▶ [Exercise details]
Each line of the material below that holds the word "frame" needs to be copied.

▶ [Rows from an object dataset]
§
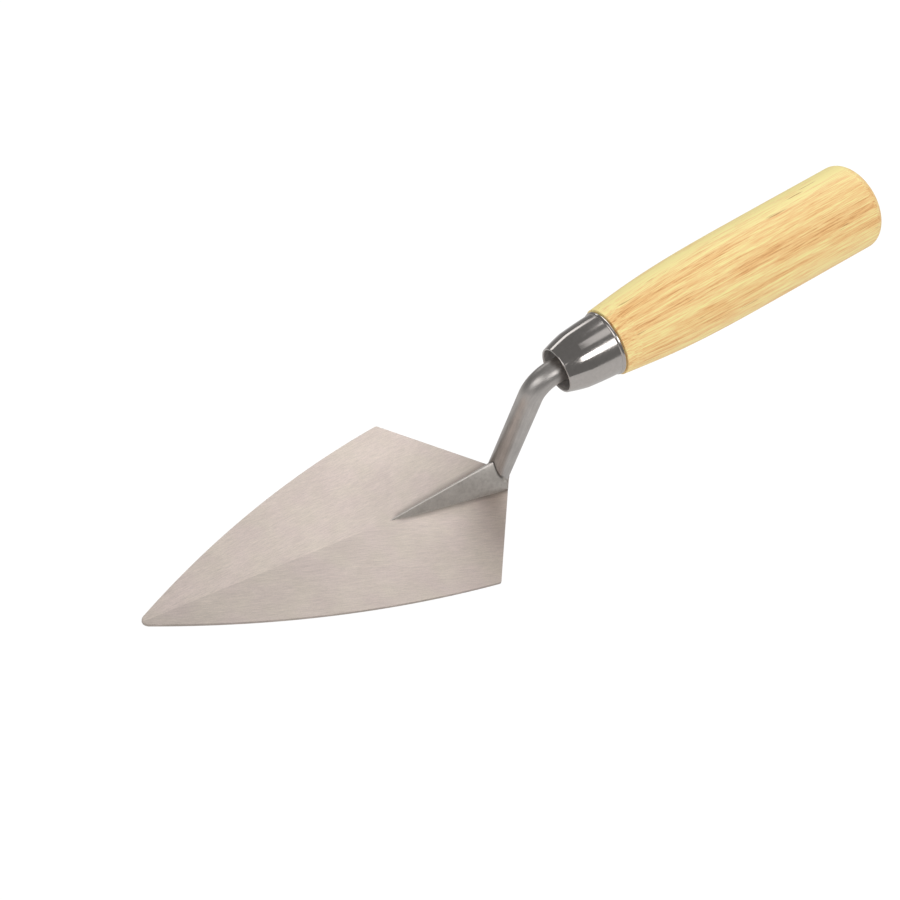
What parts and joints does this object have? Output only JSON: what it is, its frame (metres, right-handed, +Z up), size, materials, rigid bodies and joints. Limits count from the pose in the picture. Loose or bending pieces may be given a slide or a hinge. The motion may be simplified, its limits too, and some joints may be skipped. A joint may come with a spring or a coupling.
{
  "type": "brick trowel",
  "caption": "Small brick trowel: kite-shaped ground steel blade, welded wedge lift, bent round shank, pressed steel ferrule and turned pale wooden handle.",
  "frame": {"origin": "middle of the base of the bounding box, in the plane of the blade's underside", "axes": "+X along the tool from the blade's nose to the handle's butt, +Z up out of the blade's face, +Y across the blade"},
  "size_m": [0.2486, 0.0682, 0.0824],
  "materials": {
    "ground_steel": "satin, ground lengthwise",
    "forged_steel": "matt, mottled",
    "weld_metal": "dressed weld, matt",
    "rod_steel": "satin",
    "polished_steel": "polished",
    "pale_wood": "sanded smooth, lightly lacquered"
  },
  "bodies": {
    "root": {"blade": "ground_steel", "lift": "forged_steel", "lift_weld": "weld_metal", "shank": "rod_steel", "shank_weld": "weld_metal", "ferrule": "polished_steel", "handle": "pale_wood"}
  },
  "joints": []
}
§
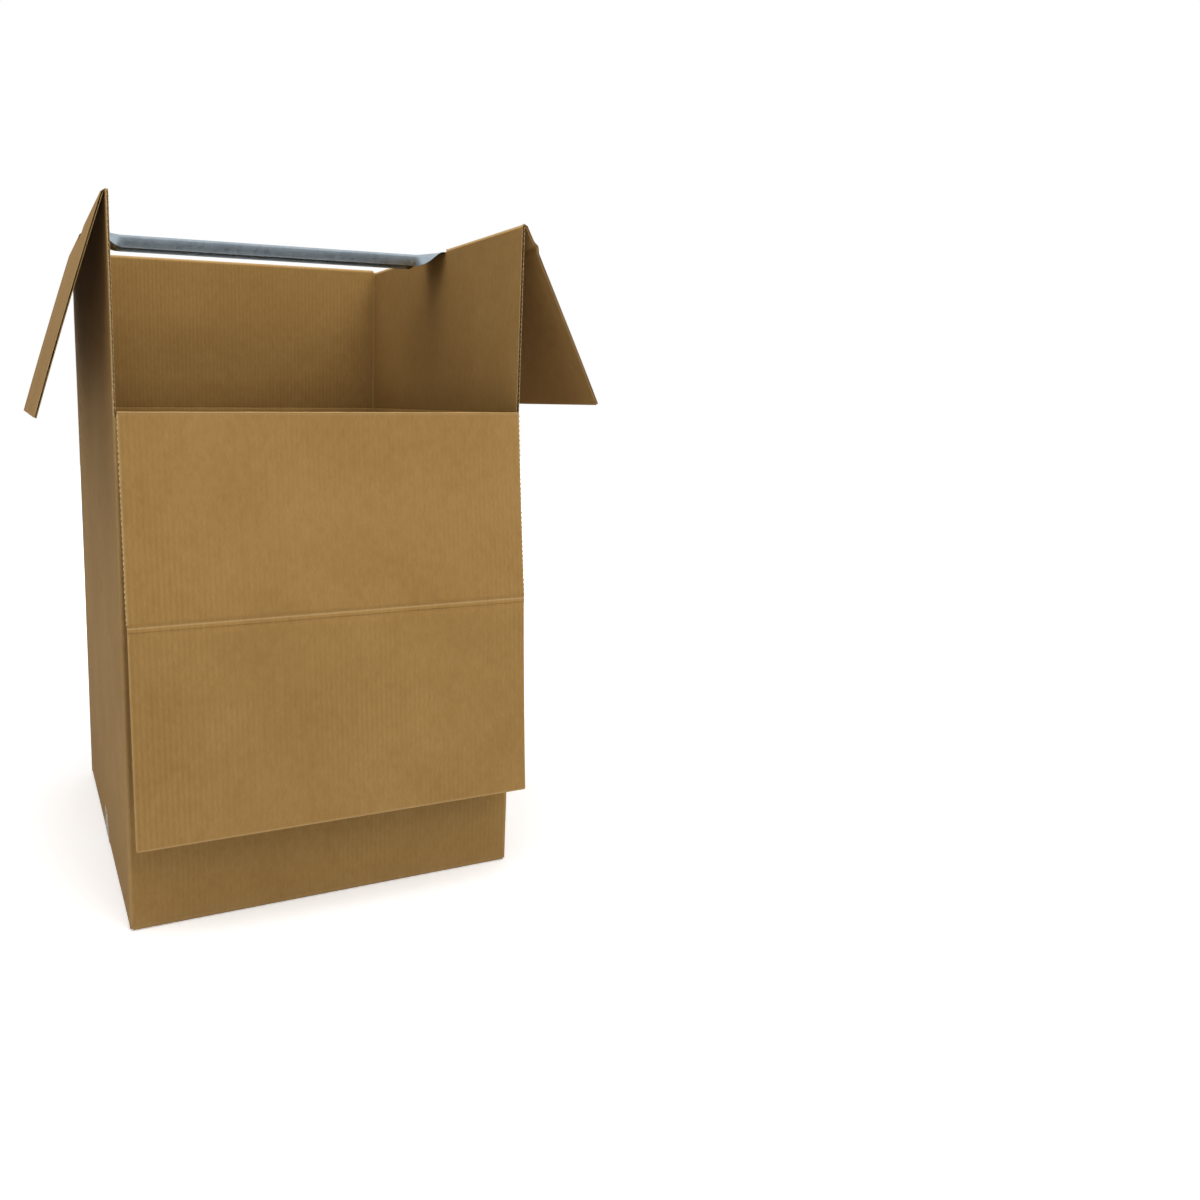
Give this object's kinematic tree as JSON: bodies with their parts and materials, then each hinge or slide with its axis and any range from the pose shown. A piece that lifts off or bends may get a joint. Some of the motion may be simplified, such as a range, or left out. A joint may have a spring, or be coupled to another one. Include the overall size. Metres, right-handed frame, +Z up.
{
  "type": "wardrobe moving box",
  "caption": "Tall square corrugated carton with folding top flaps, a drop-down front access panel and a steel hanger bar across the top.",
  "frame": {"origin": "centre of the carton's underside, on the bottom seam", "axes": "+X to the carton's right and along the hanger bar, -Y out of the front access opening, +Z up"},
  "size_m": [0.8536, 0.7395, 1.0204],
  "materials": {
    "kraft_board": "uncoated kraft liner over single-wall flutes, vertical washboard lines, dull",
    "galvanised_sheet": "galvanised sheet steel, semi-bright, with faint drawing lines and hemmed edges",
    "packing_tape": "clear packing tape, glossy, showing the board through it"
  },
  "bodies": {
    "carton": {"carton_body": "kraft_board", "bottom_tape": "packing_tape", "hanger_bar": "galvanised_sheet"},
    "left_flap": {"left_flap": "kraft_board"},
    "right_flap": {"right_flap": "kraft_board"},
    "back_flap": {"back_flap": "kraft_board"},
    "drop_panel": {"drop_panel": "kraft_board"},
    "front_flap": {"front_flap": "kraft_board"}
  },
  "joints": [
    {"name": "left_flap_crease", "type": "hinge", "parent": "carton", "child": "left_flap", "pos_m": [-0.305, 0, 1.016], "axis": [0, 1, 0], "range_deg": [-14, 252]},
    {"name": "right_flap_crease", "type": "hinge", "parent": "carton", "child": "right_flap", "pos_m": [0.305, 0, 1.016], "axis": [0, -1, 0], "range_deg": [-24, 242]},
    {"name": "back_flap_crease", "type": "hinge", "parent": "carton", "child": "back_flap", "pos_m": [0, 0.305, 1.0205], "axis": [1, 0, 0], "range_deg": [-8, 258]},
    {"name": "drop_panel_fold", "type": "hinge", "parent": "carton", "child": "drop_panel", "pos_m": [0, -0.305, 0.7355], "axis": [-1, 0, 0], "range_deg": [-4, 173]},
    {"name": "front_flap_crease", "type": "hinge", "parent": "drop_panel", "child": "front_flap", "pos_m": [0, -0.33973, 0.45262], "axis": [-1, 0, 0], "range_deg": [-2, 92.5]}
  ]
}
§
▶ [Response for this exercise]
What parts and joints does this object have? Output only JSON: what it is, its frame (metres, right-handed, +Z up), size, materials, rigid bodies and joints. Limits count from the pose in the picture. Loose or bending pieces may be given a slide or a hinge. The motion may be simplified, its limits too, and some joints may be skipped. A joint may come with a spring or a coupling.
  "frame": {"origin": "middle of the base of the bounding box, in the plane of the blade's underside", "axes": "+X along the tool from the blade's nose to the handle's butt, +Z up out of the blade's face, +Y across the blade"},
Give this object's kinematic tree as JSON: bodies with their parts and materials, then each hinge or slide with its axis and any range from the pose shown. A piece that lifts off or bends may get a joint. Some of the motion may be simplified, such as a range, or left out. A joint may have a spring, or be coupled to another one. Include the overall size. Metres, right-handed frame, +Z up.
  "frame": {"origin": "centre of the carton's underside, on the bottom seam", "axes": "+X to the carton's right and along the hanger bar, -Y out of the front access opening, +Z up"},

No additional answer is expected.